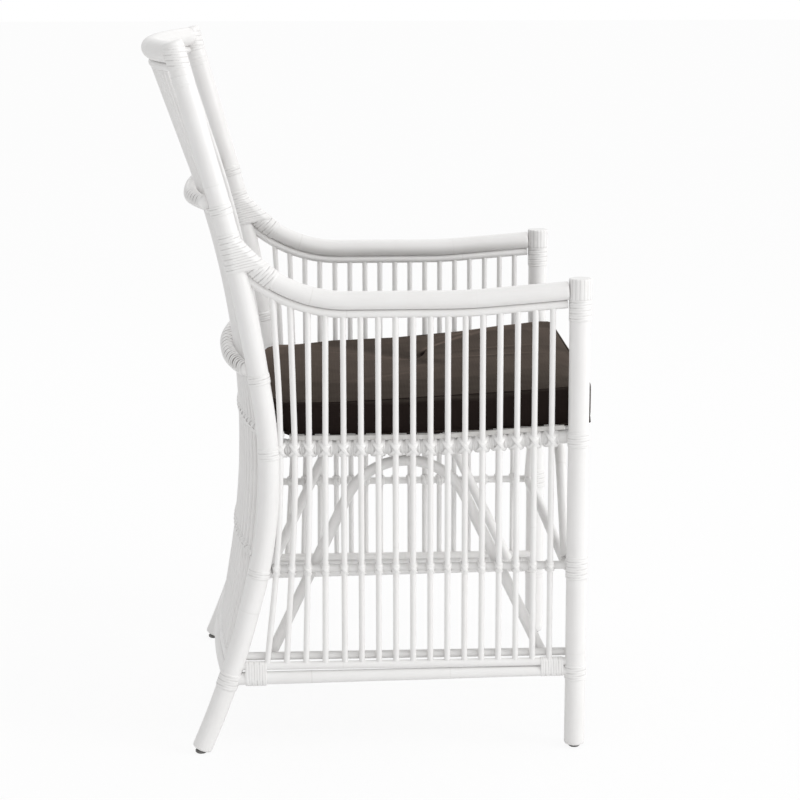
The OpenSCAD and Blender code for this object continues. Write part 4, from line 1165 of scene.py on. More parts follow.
@dataclass
class BackPanel:
    """The bowed back: its rails, liners, wound bows and spindles."""

    sizes: ChairSizes = SIZES
    seed: int = 51

    def bow(self, height: float, tip: float, rise: float, inset: float = 0.0, drop: float = 0.0,
            reach: float | None = None) -> np.ndarray:
        """A circle arc through both rear poles, tipped with them.

        In its own plane the arc's distance to the rear is the rise at the middle less the sagitta of x,
        and the plane is turned back about X by the tip.

        Args:
            height: where it meets the rear poles' axes, in millimetres.
            tip: how far its plane is tipped, in radians.
            rise: rearward rise of its middle.
            inset: how much further back all of it lies.
            drop: how far below its plane it is moved, square to it.
            reach: how far it runs to each side.

        Returns:
            Points of the arc in the row's frame.
        """
        s = self.sizes
        half = s.side_x if reach is None else reach
        r = bow_radius(rise)
        a = np.linspace(-1, 1, 161) * math.asin(half / (r + inset))
        x = (r + inset) * np.sin(a)
        out = rise - r + (r + inset) * np.cos(a)
        y = float(post_y(height)) + out * math.cos(tip) - drop * math.sin(tip)
        z = height - out * math.sin(tip) - drop * math.cos(tip)
        return np.stack([x * MM, y * MM + LEG_AXIS_Y, z * MM], axis=1)

    @staticmethod
    def up(tip: float) -> np.ndarray:
        """Normal of a tipped plane."""
        return np.array([0.0, math.sin(tip), math.cos(tip)])

    @property
    def tip(self) -> float:
        """How far the top rail's bow tips down to the rear, in radians."""
        return math.radians(self.sizes.top_tip)

    @property
    def top_z(self) -> float:
        """Height at which the top rail's axis meets the rear poles' axes."""
        return self.sizes.back_top - self.sizes.top_rail_d / 2

    @property
    def xs(self) -> np.ndarray:
        """Distances of the spindles from the middle."""
        s = self.sizes
        return (np.arange(s.back_spindles) - (s.back_spindles - 1) / 2) * s.back_pitch

    def spindle_path(self, x: float) -> np.ndarray:
        """Side-view path of the back spindle at x, from the bottom liner to the top liner.

        Args:
            x: the spindle's distance from the middle.

        Returns:
            Points of (place, height).
        """
        s = self.sizes
        foot = float(np.interp(x, FOOT_ARC[:, 0], FOOT_ARC[:, 1]))
        drop, foot_z = s.top_liner_drop, s.back_liner_z
        out = float(bow_rise_at(x, s.back_bow)) + s.top_set
        c, n = math.cos(self.tip), math.sin(self.tip)
        (waist_y, waist_z, waist_bend), (shoulder_y, shoulder_z, shoulder_bend) = s.post_corners()[2:4]
        return smooth_path([
            (float(post_y(foot_z)) + foot, foot_z, 0),
            (waist_y + float(bow_rise_at(x, s.waist_bow)), waist_z, waist_bend),
            (shoulder_y + float(bow_rise_at(x, s.shoulder_bow)), shoulder_z, shoulder_bend),
            (float(post_y(self.top_z)) + out * c - drop * n, self.top_z - out * n - drop * c, 0)], 5.0)

    def spindle_y(self, x: float, height: float) -> float:
        """Place of the back spindle at x, at a height."""
        path = self.spindle_path(x)
        return float(np.interp(height, path[:, 1], path[:, 0]))

    def row_rise(self, height: float) -> float:
        """How far the row of spindles stands behind the rear poles in the middle, at a height."""
        return self.spindle_y(0.0, height) - float(post_y(height))

    def row_set(self, height: float) -> float:
        """How far the arc of a wound rail is set back at the poles, so that it follows the row all along.

        Args:
            height: where the rail meets the rear poles.

        Returns:
            The distance, in millimetres.
        """
        x, rise = float(self.xs[0]), self.row_rise(height)
        share = float(bow_rise_at(x, rise)) / rise
        return max(0.0, self.spindle_y(x, height) - float(post_y(height)) - share * rise) / (1 - share)

    def wound(self, name: str, height: float, node: str) -> None:
        """Builds one wound bow rail.

        Args:
            name: the piece's name.
            height: where it meets the rear poles.
            node: the solid that it replaces.
        """
        s = self.sizes
        tip, back = post_lean(height), self.row_set(height)
        rise = (self.row_rise(height) - back) * math.cos(tip)
        inset = s.spindle_d / 2 + s.bow_core_d / 2 + s.peel + s.air + back * math.cos(tip)
        line = self.bow(height, tip, rise, inset, reach=s.side_x + 2)
        peel_piece(name, [Winding(line, self.up(tip), [(0, 0, s.bow_core_d / 2 * MM)], pitch=0.0130,
                                  height=0.0030, flat=2.0, skew=0.008, dark=1.35, dome=0.004,
                                  seed=int(height), steps=36)], node)

    def rail(self, name: str, node: str, line: np.ndarray, diameter: float, seed: int, tip: float = 0.0,
             **looks: float) -> None:
        """Builds one rail of the back.

        Args:
            name: the piece's name.
            node: the solid's name.
            line: its axis, in metres.
            diameter: its diameter in millimetres.
            seed: its own number among the back's canes.
            tip: how far its plane is tipped, in radians.
            looks: other values of its cane.
        """
        cane_piece(name, [Cane(line, self.up(tip), diameter * MM, self.seed + seed, **looks)], node)

    def build(self) -> None:
        """Builds and dresses the back."""
        s = self.sizes
        self.rail("top_rail_cane", "top_rail", self.bow(self.top_z, self.tip, s.back_bow, s.top_set),
                  s.top_rail_d, 0, self.tip, sides=32, ring_gap=0.24)
        lining = self.bow(self.top_z, self.tip, s.back_bow, s.top_set, s.top_liner_drop)
        self.rail("top_liner_cane", "top_liner", lining, s.thin_d, 1, self.tip)
        cane_piece("back_spindle_row",
                   [Cane(side_line(self.spindle_path(float(x)), x), SIDE_UP, s.spindle_d * MM,
                         self.seed + 600 + i, sides=14, ring_gap=0.34, ring_depth=0.3)
                    for i, x in enumerate(self.xs)], "back_spindles")
        for word, z, d in s.back_inner_rails:
            line = self.bow(z, 0.0, self.row_rise(z), -s.spindle_d / 2 - d / 2 - s.air)
            self.rail(f"back_{word}_rail_cane", f"back_{word}_rail", line, d, int(z), sides=24)
        for word, z, d, seed in (("rail", s.bottom_rail_z, s.back_foot_d, 3),
                                 ("liner", s.back_liner_z, s.thin_d, 4)):
            line = np.stack([FOOT_ARC[:, 0] * MM, (FOOT_ARC[:, 1] + float(post_y(z))) * MM + LEG_AXIS_Y,
                             np.full(len(FOOT_ARC), z * MM)], axis=1)
            self.rail(f"back_foot_{word}_cane", f"back_bottom_{word}", line, d, seed, sides=24)
        self.wound("upper_bow_peel", s.upper_bow_z, "upper_bow_winding")
        self.wound("lower_bow_peel", s.lower_bow_z, "lower_bow_winding")


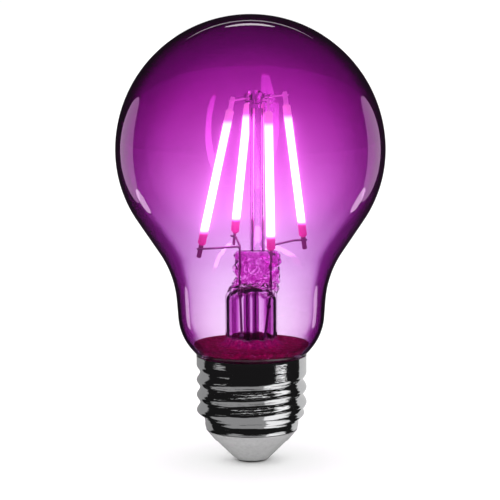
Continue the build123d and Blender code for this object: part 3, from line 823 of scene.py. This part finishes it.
def make_world():
    """White behind the bulb, soft white light on matt pieces, a dark room in reflections."""
    world = bpy.data.worlds.new("studio")
    scene.world = world
    n = Nodes(world, "ShaderNodeOutputWorld")
    path = n.node("ShaderNodeLightPath").outputs
    around, behind, room = [
        n.node("ShaderNodeBackground", Color=(*WHITE, 1.0), Strength=brightness)
        for brightness in (1.4, 1.03, 0.01)
    ]
    seen = n.math("MAXIMUM", path["Is Camera Ray"], path["Is Transmission Ray"])
    reflected = n.math("GREATER_THAN", path["Glossy Depth"], 0.5)
    n.finish(n.either(reflected, n.either(seen, around, behind), room))


make_world()

# Camera: 480 mm from the middle of the bulb, 7 degrees above it. The focal length and the
# photo's width are in pixels.
FOCAL_LENGTH, PHOTO_WIDTH, SENSOR = 2030.0, 500.0, 36.0
BULB_HALF_WAY, CAMERA_DISTANCE = 0.0505, 0.480
CAMERA_RISE, CAMERA_ROLL = radians(7.0), radians(0.3)

camera_data = bpy.data.cameras.new("camera")
camera_data.sensor_width = SENSOR
camera_data.lens = FOCAL_LENGTH / PHOTO_WIDTH * SENSOR
camera_data.shift_x = -0.00186
camera_data.clip_start = 0.01
camera = bpy.data.objects.new("camera", camera_data)
scene.collection.objects.link(camera)
back = Vector((0.0, -cos(CAMERA_RISE), sin(CAMERA_RISE)))
camera.location = Vector((0.0, 0.0, BULB_HALF_WAY)) + back * CAMERA_DISTANCE
camera.rotation_mode = "QUATERNION"
level = back.to_track_quat("Z", "Y").to_matrix().to_4x4()
camera.rotation_quaternion = (level @ Matrix.Rotation(-CAMERA_ROLL, 4, "Z")).to_quaternion()
bpy.context.scene.camera = camera

scene.view_settings.view_transform = "Standard"
scene.view_settings.look = "None"
# Enough bounces for a ray through all walls of the envelope and the stem
GLASS_BOUNCES = 24
scene.cycles.max_bounces = GLASS_BOUNCES
scene.cycles.transmission_bounces = GLASS_BOUNCES
scene.cycles.transparent_max_bounces = GLASS_BOUNCES
scene.cycles.glossy_bounces = 8
scene.cycles.diffuse_bounces = 4
scene.cycles.use_denoising = True

# Halo of the lit filaments
scene.use_nodes = True
comp = scene.node_tree
comp.nodes.clear()
layers = comp.nodes.new("CompositorNodeRLayers")
glare = comp.nodes.new("CompositorNodeGlare")
glare.glare_type = "BLOOM"
result = comp.nodes.new("CompositorNodeComposite")
comp.links.new(layers.outputs["Image"], glare.inputs["Image"])
comp.links.new(glare.outputs["Image"], result.inputs["Image"])
for name, value in (("Threshold", 1.6), ("Strength", 0.6), ("Size", 0.4)):
    glare.inputs[name].default_value = value
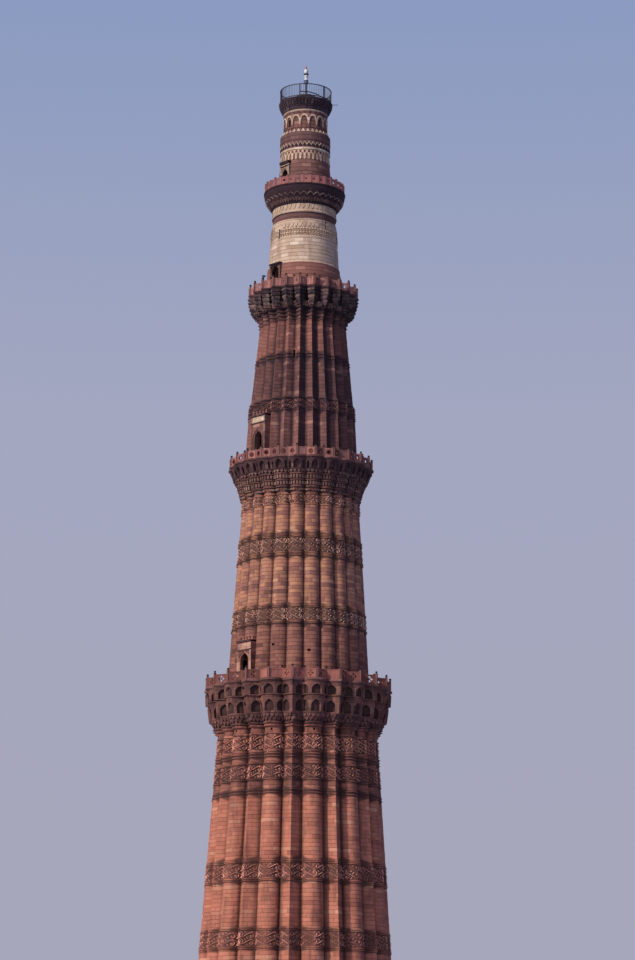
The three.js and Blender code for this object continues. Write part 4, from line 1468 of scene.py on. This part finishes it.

**Task details:**
The required output is the exact run of lines from the beginning of the listing above to the line that contains "reach: how far", inclusive of both.

**Result of the task:**
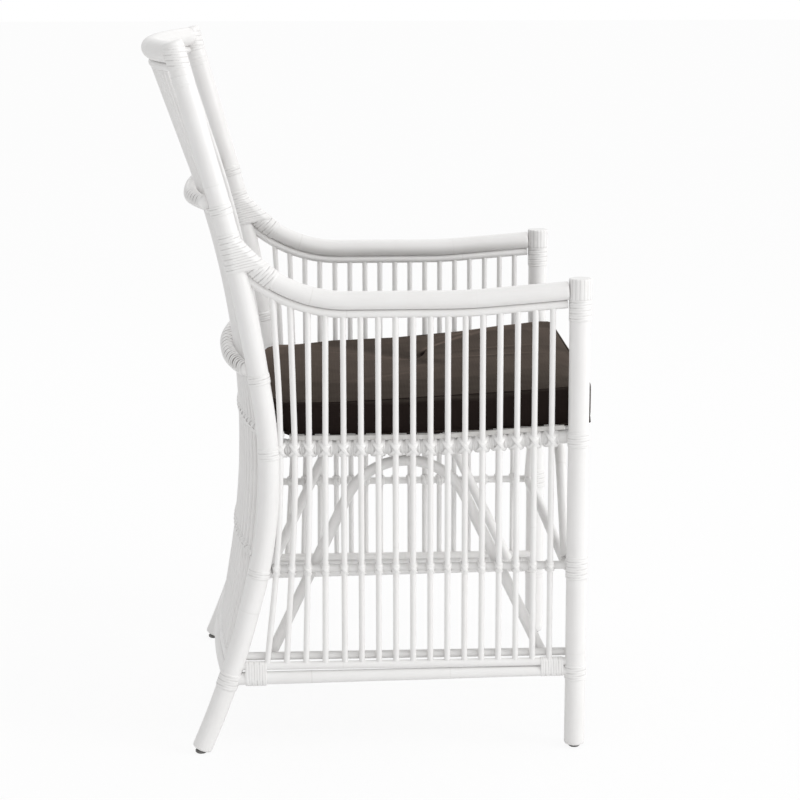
The OpenSCAD and Blender code for this object continues. Write part 4, from line 1165 of scene.py on. More parts follow.
@dataclass
class BackPanel:
    """The bowed back: its rails, liners, wound bows and spindles."""

    sizes: ChairSizes = SIZES
    seed: int = 51

    def bow(self, height: float, tip: float, rise: float, inset: float = 0.0, drop: float = 0.0,
            reach: float | None = None) -> np.ndarray:
        """A circle arc through both rear poles, tipped with them.

        In its own plane the arc's distance to the rear is the rise at the middle less the sagitta of x,
        and the plane is turned back about X by the tip.

        Args:
            height: where it meets the rear poles' axes, in millimetres.
            tip: how far its plane is tipped, in radians.
            rise: rearward rise of its middle.
            inset: how much further back all of it lies.
            drop: how far below its plane it is moved, square to it.
            reach: how far it runs to each side.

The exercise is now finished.